Good Stable Management Practices
- Manure management. Regularly cleaning stalls and pastures of manure will eliminate the breeding ground of certain flies. Manure should be removed from the property at least once per week, or properly composted.
- Eliminate standing water. Mosquitoes and flies both breed in stagnant water.
- Utilize fly protection. Fly spray, fly sheets, and fly masks can all help keep insects from landing on and biting your horse.
Ensuring each horse has adequate shelter is important. Consider limiting turnout in rainy or wet conditions. If horses are turned out, provide shelter such as a shed. Outfitting your horse in a waterproof stable blanket can also help protect them from excess moisture.
Avoid sharing common items, such as grooming equipment, between horses. Some bacteria, insects, and parasites are easily transmitted by shared items, like brushes. Rain rot is one example of a highly contagious condition that can be spread by items such as brushes, or even environments such as sharing the same paddock.
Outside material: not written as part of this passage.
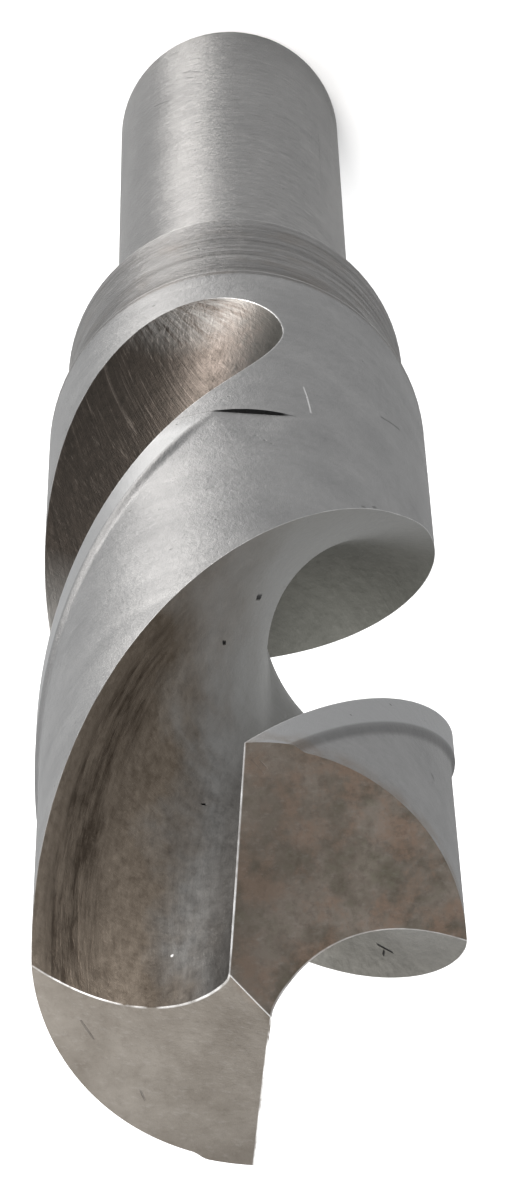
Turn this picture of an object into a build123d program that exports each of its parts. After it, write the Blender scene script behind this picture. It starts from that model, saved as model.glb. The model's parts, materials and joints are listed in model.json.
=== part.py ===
from build123d import *
import os
from math import asin, atan, atan2, cos, degrees, hypot, radians, sin, sqrt, tan

# A reduced-shank twist drill: one bar of hardened steel with two right-hand flutes.
# It stands on the end of its shank, on the Z axis, with its point upwards.
# The two lips run parallel to Y. Lengths are in millimetres, angles in degrees.

# Lengths along the axis
overall_length = 152.4
shank_length = 54.0
neck_length = 13.3
flute_length = 79.4
clearance_length = 58.4

# Diameters
body_diameter = 19.45
neck_diameter = 17.8
shank_diameter = 12.7
cleared_diameter = 19.0

# Turned edges
shank_end_chamfer = 0.5
shoulder_chamfer = 0.6
shoulder_fillet = 1.5
body_chamfer = 0.35

# Flutes
helix_lead = 118.3
web_thickness = 2.55
flute_angle = 92.5
core_angle = 32.6
heel_hollow = 8.6
hollow_inner_radius = 3.5
hollow_outer_radius = 5.55
heel_lean = 18.0
cutter_radius = 22.0
runout_lean = 12.0

# Lands
margin_angle = 11.0
clearance_ramp = 5.0
wheel_mark_height = 6.0

# Point
point_angle = 118.0
lip_offset = 1.0
lip_relief = 8.0
centre_relief = 27.5
heel_relief_rise = 0.1

# How far the cutting tools reach past what they cut, and their steps along the axis
overcut = 1.0
heel_overcut_angle = 5.0
stretch_turn = 60.0
clearance_step = 6.0
runout_step = 2.5
rake_points = 6

body_radius = body_diameter / 2
rake_reach = 1.45 * body_radius
lid_radius = 1.7 * body_radius
neck_radius = neck_diameter / 2
shank_radius = shank_diameter / 2
cleared_radius = cleared_diameter / 2
web_radius = web_thickness / 2
body_start = shank_length + neck_length


# The flank behind each lip is ruled: its lines stay parallel to the lip in plan, and they
# flatten towards the heel, so the relief grows from the corner to the chisel edge.
centre_slope = tan(radians(centre_relief))
relief_loss = (centre_slope - tan(radians(lip_relief))) / body_radius
lip_slope = 1 / tan(radians(point_angle / 2)) - relief_loss * lip_offset


def flank_depth(along, behind):
    """Depth of a flank below the tip, along its lip and behind the drill's centre line."""
    ruled = lip_slope * along + (centre_slope - relief_loss * along) * behind
    return ruled + heel_relief_rise * behind**2 / body_diameter


def twist(height):
    """Turn of the flutes at a height, counted from the tip."""
    return 360 * (height - overall_length) / helix_lead


def polar(radius, angle):
    return Vector(radius * cos(radians(angle)), radius * sin(radians(angle)))


# The chisel edge is where the two flanks meet, so it crosses the lips at these ends.
chisel_reach = centre_slope * lip_offset / lip_slope
corner_reach = sqrt(body_radius**2 - lip_offset**2)
point_height = flank_depth(corner_reach, -lip_offset)


def rake_point(reach):
    """Point of the flute's leading wall in the section at the tip.

    The wall meets the flank in a straight lip, so each point of the lip is
    turned back up the helix by its own depth."""
    depth = flank_depth(reach, -lip_offset)
    angle = degrees(atan2(reach, -lip_offset)) - twist(overall_length - depth)
    return polar(hypot(reach, lip_offset), angle)


lead_edge_angle = 90 + degrees(asin(lip_offset / body_radius)) - twist(overall_length - point_height)
heel_edge_angle = lead_edge_angle + flute_angle
lift_angle = lead_edge_angle + flute_angle / 2 + runout_lean

# The cutter leaves the flute on its own radius, until the flute's floor is clear of the body.
lift_out = body_radius - web_radius
runout_length = sqrt(2 * cutter_radius * lift_out - lift_out**2)
flute_end = overall_length - flute_length
runout_start = flute_end + runout_length


def cutter_lift(height):
    """How far the cutter has moved out of the flute at a height."""
    run = max(0, runout_start - height)
    return cutter_radius - sqrt(cutter_radius**2 - run**2)


def flute_section(height):
    """Plane of the flute's section at a height, turned with the helix and lifted with the cutter."""
    centre = polar(cutter_lift(height), lift_angle + twist(height))
    return Plane((centre.X, centre.Y, height), x_dir=polar(1, twist(height)), z_dir=(0, 0, 1))


def stations(bottom, top, step):
    """Even heights from top to bottom, no further apart than a step."""
    count = int((top - bottom) / step) + 1
    return [top + (bottom - top) * i / count for i in range(count + 1)]


# Blank, turned between centres: shank, shoulder, neck and body
shoulder_height = shank_length - shoulder_chamfer
with BuildPart() as blank:
    with BuildSketch(Plane.XZ):
        with BuildLine():
            Polyline(
                (0, 0),
                (shank_radius - shank_end_chamfer, 0),
                (shank_radius, shank_end_chamfer),
                (shank_radius, shoulder_height),
                (neck_radius - shoulder_chamfer, shoulder_height),
                (neck_radius, shank_length),
                (neck_radius, body_start),
                (body_radius - body_chamfer, body_start),
                (body_radius, body_start + body_chamfer),
                (body_radius, overall_length + overcut),
                (0, overall_length + overcut),
                close=True,
            )
        make_face()
    revolve(axis=Axis.Z)
    shoulder_corner = blank.edges().filter_by(GeomType.CIRCLE).filter_by(
        lambda edge: abs(edge.radius - shank_radius) < 0.01 and edge.center().Z > shank_end_chamfer + 1
    )
    fillet(shoulder_corner, radius=shoulder_fillet)

# Flute: its section is turned along the helix, and at the shank end lifted out with the cutter
helix_top = overall_length + 2 * overcut


def draw_flute_outline():
    """Outline of the flute's section: leading wall, core, heel side and a lid outside the body."""
    step = (rake_reach - chisel_reach) / (rake_points - 1)
    rake = Spline([rake_point(chisel_reach + i * step) for i in range(rake_points)])
    heel = Spline(
        rake @ 0,
        polar(web_radius, heel_edge_angle - core_angle),
        polar(hollow_inner_radius, heel_edge_angle + heel_hollow),
        polar(hollow_outer_radius, heel_edge_angle + heel_hollow),
        polar(body_radius, heel_edge_angle),
        tangents=[-(rake % 0), polar(1, heel_edge_angle - heel_lean)],
    )
    heel_side = Line(heel @ 1, heel @ 1 + (heel % 1) * (rake_reach - body_radius))
    Polyline(heel_side @ 1, polar(lid_radius, lift_angle), rake @ 1)


def flute_stretch(bottom, top):
    """Part of the flute between two heights, its section swept up the axis and turned by the helix."""
    with BuildPart() as stretch:
        with BuildSketch(flute_section(bottom)):
            with BuildLine():
                draw_flute_outline()
            make_face()
        with BuildLine() as axis_line:
            Line((0, 0, bottom), (0, 0, top))
        with BuildLine() as helix:
            Helix(helix_lead, top - bottom, 2 * body_radius, center=(0, 0, bottom))
        sweep(path=axis_line.wire(), binormal=helix.wire())
    return stretch.part


stretch_ends = stations(runout_start, helix_top, helix_lead * stretch_turn / 360)
flute_stretches = [flute_stretch(low, high) for high, low in zip(stretch_ends, stretch_ends[1:])]
with BuildPart() as runout:
    for height in stations(flute_end - overcut, runout_start, runout_step):
        with BuildSketch(flute_section(height)):
            with BuildLine():
                draw_flute_outline()
            make_face()
    loft()

# Body clearance: behind the margin each land is ground down, and the cut ramps out near the flutes' end
clearance_end = overall_length - clearance_length
margin_edge_angle = lead_edge_angle - margin_angle
land_heel_angle = heel_edge_angle - 180
with BuildPart() as clearance:
    for height in stations(clearance_end - overcut, overall_length + 2 * overcut, clearance_step):
        with BuildSketch(Plane((0, 0, height), x_dir=polar(1, twist(height)), z_dir=(0, 0, 1))):
            with BuildLine():
                Polyline(
                    polar(cleared_radius - overcut, margin_edge_angle),
                    polar(lid_radius, margin_edge_angle),
                    polar(lid_radius, land_heel_angle - heel_overcut_angle),
                    polar(cleared_radius - overcut, land_heel_angle - heel_overcut_angle),
                    close=True,
                )
            make_face()
    loft()
    with BuildSketch(Plane.XZ):
        with BuildLine():
            Polyline(
                (body_radius, clearance_end),
                (cleared_radius, clearance_end + clearance_ramp),
                (cleared_radius, overall_length + overcut),
                (2 * body_radius, overall_length + overcut),
                (2 * body_radius, clearance_end),
                close=True,
            )
        make_face()
    revolve(axis=Axis.Z, mode=Mode.INTERSECT)

# Mark of the clearance wheel: a short flat beside the margin that ends in a crescent step
mark_half_angle = degrees(atan(sqrt(body_radius**2 - cleared_radius**2) / cleared_radius))
mark_angle = margin_edge_angle + twist(clearance_end) - mark_half_angle
with BuildPart() as wheel_mark:
    with BuildSketch(Plane(origin=(0, 0, clearance_end), z_dir=(0, 0, 1), x_dir=polar(1, mark_angle))):
        with Locations((cleared_radius, 0)):
            Rectangle(
                2 * (body_radius - cleared_radius),
                body_radius,
                align=(Align.MIN, Align.CENTER),
            )
    extrude(amount=wheel_mark_height)

# Flank: everything above the ruled surface behind one lip
with BuildPart() as flank:
    for behind in (-body_radius - overcut, 0, body_radius + overcut):
        with BuildSketch(Plane.YZ.offset(-behind)):
            with BuildLine():
                reach = body_radius + overcut
                Polyline(
                    (-reach, overall_length - flank_depth(reach, behind)),
                    (reach, overall_length - flank_depth(-reach, behind)),
                    (reach, overall_length + 3 * body_radius),
                    (-reach, overall_length + 3 * body_radius),
                    close=True,
                )
            make_face()
    loft()

# The drill: the blank with both flutes, both clearances and both flanks cut from it
with BuildPart() as twist_drill:
    add(blank.part)
    for tool in (*flute_stretches, runout.part, clearance.part, wheel_mark.part, flank.part):
        for side in (0, 180):
            add(tool, rotation=(0, 0, side), mode=Mode.SUBTRACT)

os.makedirs("parts", exist_ok=True)
twist_drill.part.label = "twist_drill"
export_step(twist_drill.part, "parts/twist_drill.step")
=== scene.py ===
import json
from math import atan2, cos, hypot, pi, radians, sin, sqrt, tan

import bpy
from mathutils import Matrix, Vector


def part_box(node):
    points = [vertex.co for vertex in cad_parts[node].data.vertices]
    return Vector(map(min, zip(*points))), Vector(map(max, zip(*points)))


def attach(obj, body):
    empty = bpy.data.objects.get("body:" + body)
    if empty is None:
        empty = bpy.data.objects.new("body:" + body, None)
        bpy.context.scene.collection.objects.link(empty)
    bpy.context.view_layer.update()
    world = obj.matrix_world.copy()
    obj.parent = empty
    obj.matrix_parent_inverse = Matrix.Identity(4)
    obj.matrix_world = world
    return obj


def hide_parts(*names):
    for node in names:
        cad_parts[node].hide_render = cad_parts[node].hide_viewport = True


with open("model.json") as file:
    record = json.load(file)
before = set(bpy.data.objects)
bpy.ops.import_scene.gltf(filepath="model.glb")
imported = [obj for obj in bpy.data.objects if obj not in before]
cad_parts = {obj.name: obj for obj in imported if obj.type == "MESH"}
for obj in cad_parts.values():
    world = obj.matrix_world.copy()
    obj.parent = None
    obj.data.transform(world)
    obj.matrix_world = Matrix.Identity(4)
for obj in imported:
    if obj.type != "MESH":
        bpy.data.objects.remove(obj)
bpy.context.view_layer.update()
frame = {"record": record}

# ---------------------------------------------------------------------------
# The turned blank
# One bar of high speed steel, turned and ground: a half-inch shank that a
# chuck grips, a neck behind the flutes, and the body that the flutes are cut in.
# ---------------------------------------------------------------------------

MM = 0.001
overall_length = 152.4 * MM
shank_length = 54.0 * MM
neck_length = 13.3 * MM
body_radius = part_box("twist_drill")[1].x
neck_radius = 8.9 * MM
shank_radius = frame["record"]["mounts"][0]["dims"]["r_mm"] * MM
body_start = shank_length + neck_length
end_chamfer = 0.5 * MM
shoulder_chamfer = 0.6 * MM
shoulder_fillet = 1.5 * MM
body_chamfer = 0.35 * MM
edge_round = 0.08 * MM
blank_top = body_start + 3 * body_chamfer
ring_spacing = 1.2 * MM
end_face_rings = 4


def even(start, end, count):
    """Numbers from start to end in equal steps."""
    return [start + (end - start) * i / count for i in range(count + 1)]


def rounded(corner, before, after, radius, steps):
    """A small arc in place of a profile's corner."""
    inward = (Vector(before) - Vector(corner)).normalized()
    outward = (Vector(after) - Vector(corner)).normalized()
    half = inward.angle(outward) / 2
    centre = Vector(corner) + (inward + outward).normalized() * radius / sin(half)
    first = Vector(corner) + inward * radius / tan(half) - centre
    last = Vector(corner) + outward * radius / tan(half) - centre
    return [centre + first.lerp(last, i / steps).normalized() * radius for i in range(steps + 1)]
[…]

While genetics, nutrition, and environment all play a role in equine skin and coat health, they are not equal. Adequate nutrition is the building block of a healthy coat but managing the horse’s environment plays an even bigger role. Good stable management practices, including regular grooming, insect management, providing adequate shelter, and disinfecting shared items and spaces all play a role in preventing disease and disease transmission. If your horse does develop a skin or coat condition, following general treatment steps can help shorten the duration and severity. Keep a first aid kit on hand, and don’t hesitate to consult your veterinarian with questions.